Practical tips include testing continuity before final assembly, labeling cables clearly, and using protective boot covers in outdoor environments. A methodical approach saves time and prevents tricky failures later on.

Common mistakes and troubleshooting

Common mistakes include mixing connector families or attempting to force a wrong connector into a port. Such missteps can damage devices or create intermittent connections. Another frequent issue is insufficient mating depth, which leads to unreliable connections or signal loss. Always verify that the connector is symmetrical and properly aligned before applying pressure.
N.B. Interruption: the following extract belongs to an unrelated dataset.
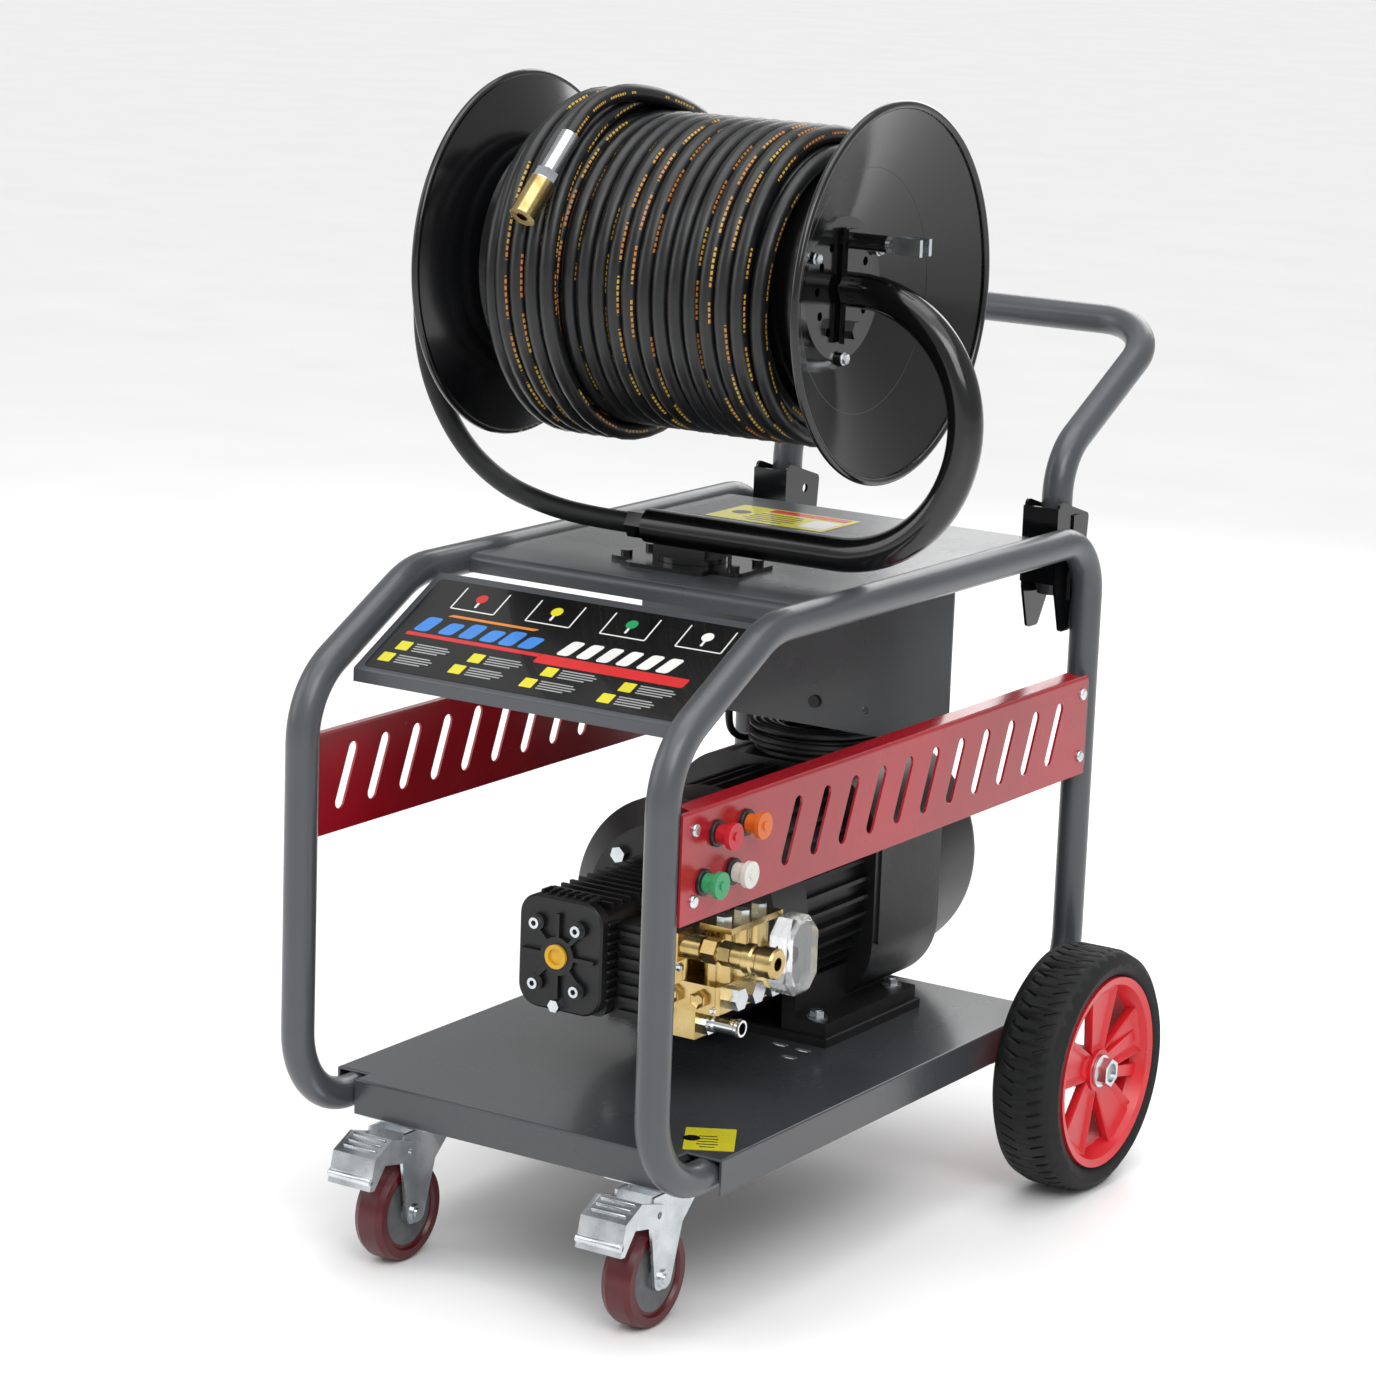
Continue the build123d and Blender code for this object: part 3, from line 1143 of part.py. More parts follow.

If signals seem degraded, check shielding, impedance matching, and cable length. For power issues, recheck polarity and ensure the correct voltage and current ratings. When you encounter a mismatch, consider adapters or re-spec’ing the connector family to restore reliability and performance. The goal is to build a robust link that remains stable under your expected operating conditions.

Standards and compatibility notes

Standards bodies define connector families to promote interoperability. You will encounter organizations that oversee data protocols, mechanical interfaces, and safety guidelines. In practice, this means checking that your chosen connector adheres to the relevant standard and that your cables and accessories are compatible across devices from different manufacturers. Look for markings indicating compliance and verify that your parts are intended for the same environment and usage as your project. By sticking to well-supported families and documented interfaces, you reduce the risk of incompatibility and future-proof your work. Adaptorized emphasizes always verifying datasheets, port specifications, and mating forces before committing to a connector choice.